Return, exactly as written, the lines from the one containing "makeTable();" through the one containing "scene = bpy.context.scene", with both ends included.

» DATA EXTRACT:
┄┄┄┄┄┄┄┄┄┄┄┄┄┄┄┄┄┄┄┄

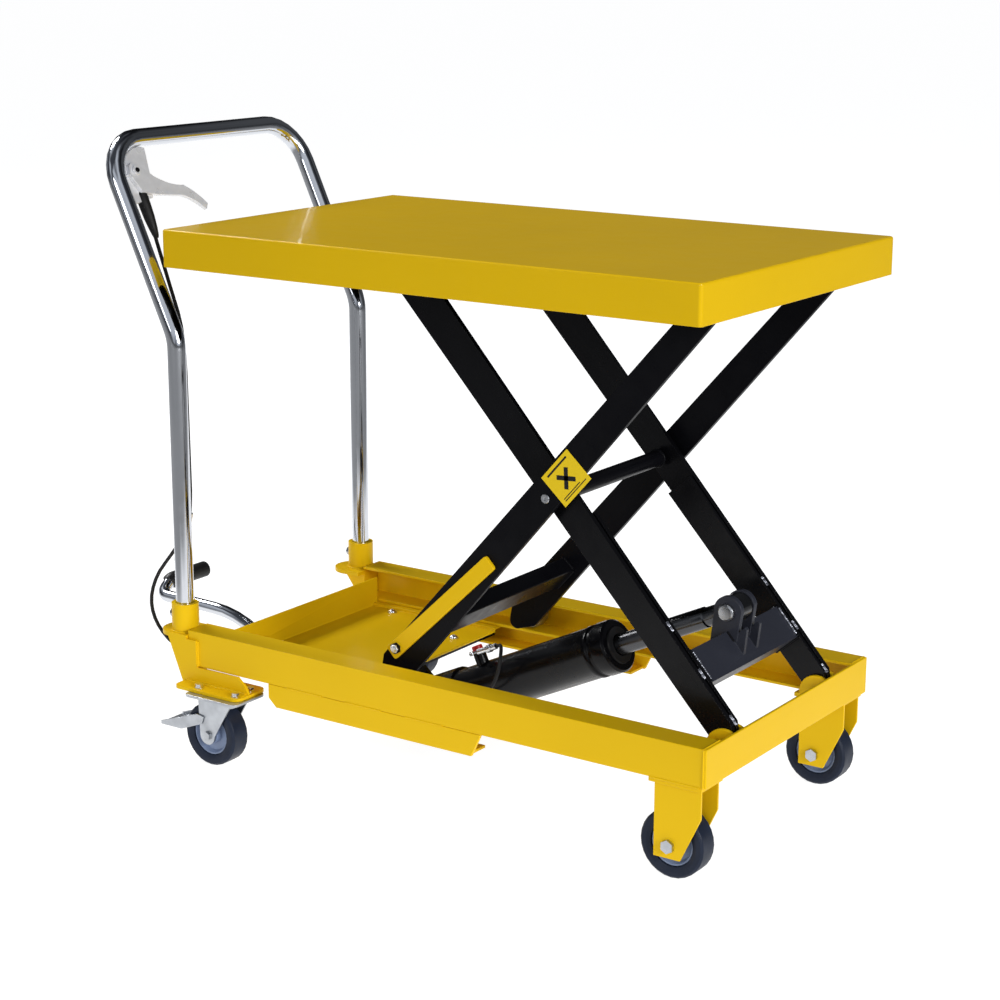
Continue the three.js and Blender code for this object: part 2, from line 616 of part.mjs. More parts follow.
function makeHydraulics() {
  const { barrelRadius, boreRadius, ramRadius, ramLength } = unit;
  const mouth = 191;
  const tail = 478;
  const barrelPoints = [
    [boreRadius, mouth], [barrelRadius - 1, mouth], [barrelRadius + 1.5, mouth + 3],
    [barrelRadius + 1.5, mouth + 22], [barrelRadius - 1.5, mouth + 24], [barrelRadius - 1.5, mouth + 29],
    [barrelRadius + 1, mouth + 31], [barrelRadius + 1, mouth + 36], [barrelRadius, mouth + 38],
    [barrelRadius, tail], [0, tail], [0, tail - 14], [boreRadius, tail - 14], [boreRadius, mouth],
  ];
  const boss = new THREE.CylinderGeometry(9, 9, 18, 16);
  boss.rotateZ(Math.PI / 2);
  boss.translate(valve.above - 9 - GAP, valve.back, valve.side);
  add("barrel", join(placeUnit(lathe(barrelPoints)), placeUnit(boss)), paint.black);

  // The small arm on the release valve, which the cable pulls.
  const armShape = new THREE.Shape();
  armShape.absarc(0, 0, 7, Math.PI * 0.5, Math.PI * 1.5, false);
  armShape.lineTo(valve.reach, -4);
  armShape.absarc(valve.reach, 0, 4, -Math.PI / 2, Math.PI / 2, false);
  const valveArm = new THREE.ExtrudeGeometry(armShape, { depth: 4, bevelEnabled: false, curveSegments: 8 });
  valveArm.rotateY(-Math.PI / 2);
  valveArm.translate(valve.above + 4, valve.back, valve.side);
  add("release_valve_arm", placeUnit(valveArm), paint.zinc);

  const neck = 12.4;
  const ramPoints = [
    [0, 8], [neck, 8], [neck, 44], [ramRadius, 46], [ramRadius, ramLength - 2], [ramRadius - 2, ramLength],
    [0, ramLength],
  ];
  const ram = placeUnit(lathe(ramPoints, 24));
  const eye = barY(unit.lugX, unit.lugZ, 18, -12.5, 12.5, 24);
  add("ram", cut(join(ram, eye), barY(unit.lugX, unit.lugZ, 8, -20, 20, 20)), paint.chrome);

  const side = outline([[-86, 34], [-78, 26], [26, 26], [34, 40], [30, 92], [-20, 96], [-86, 84]]);
  const body = sidePlate(side, -58, 30);
  const collar = placeUnit(lathe([[0, 462], [39, 462], [39, 506], [0, 506]], 28));
  const seatEnd = tail + GAP;
  const seatRadius = barrelRadius + GAP;
  const seat = placeUnit(lathe([[0, 300], [seatRadius, 300], [seatRadius, seatEnd], [0, seatEnd]], 32));
  const basePin = barY(unit.pinX, unit.pinZ, pivot.bolt, -68, 40, 16);
  const pedalEar = outline([[-84, 48], [-104, 50], [-111, 58], [-111, 68], [-104, 75], [-84, 78]]);
  const pedalEars = [[-22, -15], [15, 22]].map(([a, b]) => sidePlate(pedalEar, pedal.y + a, pedal.y + b));
  const pedalPin = barY(pedal.hingeX, pedal.hingeZ, 5, pedal.y - 24, pedal.y + 24, 12);
  const pump = join(cut(join(body, collar), seat), basePin, ...pedalEars, pedalPin);
  add("pump_block", pump, paint.black);

  const { hingeX, hingeZ, gripX, gripZ, gripEnd, y, tube } = pedal;
  const steps = 5;
  const tubeEnd = gripEnd - 6;
  const corners = [
    [hingeX - 4, y, hingeZ], [-280, y, 86], [-354, y, 146], [-519, y, 150], [gripX, y + 22, gripZ],
    [gripX, tubeEnd, gripZ],
  ];
  const path = bentPath(corners, [120, 165, 14, 14], steps);
  const hub = barY(hingeX, hingeZ, 12, y - 14, y + 14, 20);
  const bore = barY(hingeX, hingeZ, 5.4, y - 20, y + 20, 12);
  add("pump_pedal", cut(join(sweep(path, tube, 16), hub), bore), paint.chrome);
  // The grip covers the last bend and closes over the tube's end.
  const end = (past) => new THREE.Vector3(gripX, past, gripZ);
  const outside = sweep([...path.slice(-steps - 2), end(gripEnd)], 12, 20);
  const inside = sweep([...path.slice(-steps - 3), end(tubeEnd + 0.5)], tube + GAP, 16);
  add("pedal_grip", cut(outside, inside), paint.rubber);
}

makeTable();
makeInnerArms();
makeOuterArms();
makeRollers();
makeBase();
makeCorners();
makeHandle();
makeLever();
makeCable();
makeFrontWheels();
makeCasters();
makeHydraulics();

export default object;
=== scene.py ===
"""Scissor lift table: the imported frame, finished with rounded sheet metal, welds, fasteners and paint."""
import json
import math

import bmesh
import bpy
from mathutils import Matrix, Vector


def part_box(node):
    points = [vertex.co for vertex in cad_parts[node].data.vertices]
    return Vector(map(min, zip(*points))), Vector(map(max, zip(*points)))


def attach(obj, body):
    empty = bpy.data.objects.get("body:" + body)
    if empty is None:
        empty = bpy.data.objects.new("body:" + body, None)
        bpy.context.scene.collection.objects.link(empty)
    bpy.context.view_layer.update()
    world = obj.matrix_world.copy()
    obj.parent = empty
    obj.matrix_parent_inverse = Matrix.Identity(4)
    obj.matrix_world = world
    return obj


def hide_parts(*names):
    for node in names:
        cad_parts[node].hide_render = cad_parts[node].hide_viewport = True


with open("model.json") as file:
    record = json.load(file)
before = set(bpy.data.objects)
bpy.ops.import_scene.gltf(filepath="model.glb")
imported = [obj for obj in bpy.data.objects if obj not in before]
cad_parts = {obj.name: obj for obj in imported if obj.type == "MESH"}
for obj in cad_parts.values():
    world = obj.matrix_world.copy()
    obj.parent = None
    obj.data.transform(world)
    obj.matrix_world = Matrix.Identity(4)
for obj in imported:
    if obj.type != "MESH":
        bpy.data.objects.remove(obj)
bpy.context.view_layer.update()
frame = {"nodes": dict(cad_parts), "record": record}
scene = bpy.context.scene

MM = 0.001
X, Y, Z = Vector((1, 0, 0)), Vector((0, 1, 0)), Vector((0, 0, 1))
SIDES = (-1, 1)  # the near side of the trolley, then the far side

# Places of the CAD that the added details hang on, in millimetres.
ARM_FRONT, ARM_REAR = 507, 6      # the arms' end pins, fore and aft
ARM_LOW, ARM_HIGH = 155, 717      # the arms' end pins, low and high
CENTRE_PIN = (256.5, 436)         # x and z of the pin through the middle of the arms
RAM_PIN = (444, 288)              # x and z of the clevis pin
UNIT_SLOPE = math.atan(0.4737)    # how steeply the hydraulic unit lies
POST = (-318, 198)                # x and |y| of the handle's posts


def at(x, y, z):
    """A point given in millimetres."""
    return Vector((x, y, z)) * MM


# ---------------------------------------------------------------- camera, light and floor
def make_camera():
    """A long lens at the near front corner, looking slightly down."""
    azimuth, elevation, roll = (math.radians(a) for a in (34.67, 14.17, 0.12))
    back = Vector((
        math.sin(azimuth) * math.cos(elevation),
        -math.cos(azimuth) * math.cos(elevation),
        math.sin(elevation),
    ))
    level = Vector((math.cos(azimuth), math.sin(azimuth), 0))
    above = back.cross(level)
    right = level * math.cos(roll) + above * math.sin(roll)
    up = back.cross(right)
    data = bpy.data.cameras.new("camera")
    data.sensor_width = 36
    data.lens = 80.44
    data.clip_start, data.clip_end = 0.05, 200
    camera = bpy.data.objects.new("camera", data)
    place = Matrix((right, up, back)).transposed().to_4x4()
    place.translation = (1.74504, -2.40813, 1.11553)
    camera.matrix_world = place
    scene.collection.objects.link(camera)
    scene.camera = camera


def soft_light(name, place, aim, wide, tall, watts):
    """A rectangular lamp in metres, turned to face a point."""
    data = bpy.data.lights.new(name, "AREA")
    data.shape = "RECTANGLE"
    data.size, data.size_y = wide, tall
    data.energy = watts
    lamp = bpy.data.objects.new(name, data)
    lamp.location = place
    lamp.rotation_mode = "QUATERNION"
    lamp.rotation_quaternion = (Vector(place) - Vector(aim)).to_track_quat("Z", "Y")
    scene.collection.objects.link(lamp)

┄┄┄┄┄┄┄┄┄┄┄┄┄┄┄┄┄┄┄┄

» WRITTEN ANSWER:
makeTable();
makeInnerArms();
makeOuterArms();
makeRollers();
makeBase();
makeCorners();
makeHandle();
makeLever();
makeCable();
makeFrontWheels();
makeCasters();
makeHydraulics();

export default object;
=== scene.py ===
"""Scissor lift table: the imported frame, finished with rounded sheet metal, welds, fasteners and paint."""
import json
import math

import bmesh
import bpy
from mathutils import Matrix, Vector


def part_box(node):
    points = [vertex.co for vertex in cad_parts[node].data.vertices]
    return Vector(map(min, zip(*points))), Vector(map(max, zip(*points)))


def attach(obj, body):
    empty = bpy.data.objects.get("body:" + body)
    if empty is None:
        empty = bpy.data.objects.new("body:" + body, None)
        bpy.context.scene.collection.objects.link(empty)
    bpy.context.view_layer.update()
    world = obj.matrix_world.copy()
    obj.parent = empty
    obj.matrix_parent_inverse = Matrix.Identity(4)
    obj.matrix_world = world
    return obj


def hide_parts(*names):
    for node in names:
        cad_parts[node].hide_render = cad_parts[node].hide_viewport = True


with open("model.json") as file:
    record = json.load(file)
before = set(bpy.data.objects)
bpy.ops.import_scene.gltf(filepath="model.glb")
imported = [obj for obj in bpy.data.objects if obj not in before]
cad_parts = {obj.name: obj for obj in imported if obj.type == "MESH"}
for obj in cad_parts.values():
    world = obj.matrix_world.copy()
    obj.parent = None
    obj.data.transform(world)
    obj.matrix_world = Matrix.Identity(4)
for obj in imported:
    if obj.type != "MESH":
        bpy.data.objects.remove(obj)
bpy.context.view_layer.update()
frame = {"nodes": dict(cad_parts), "record": record}
scene = bpy.context.scene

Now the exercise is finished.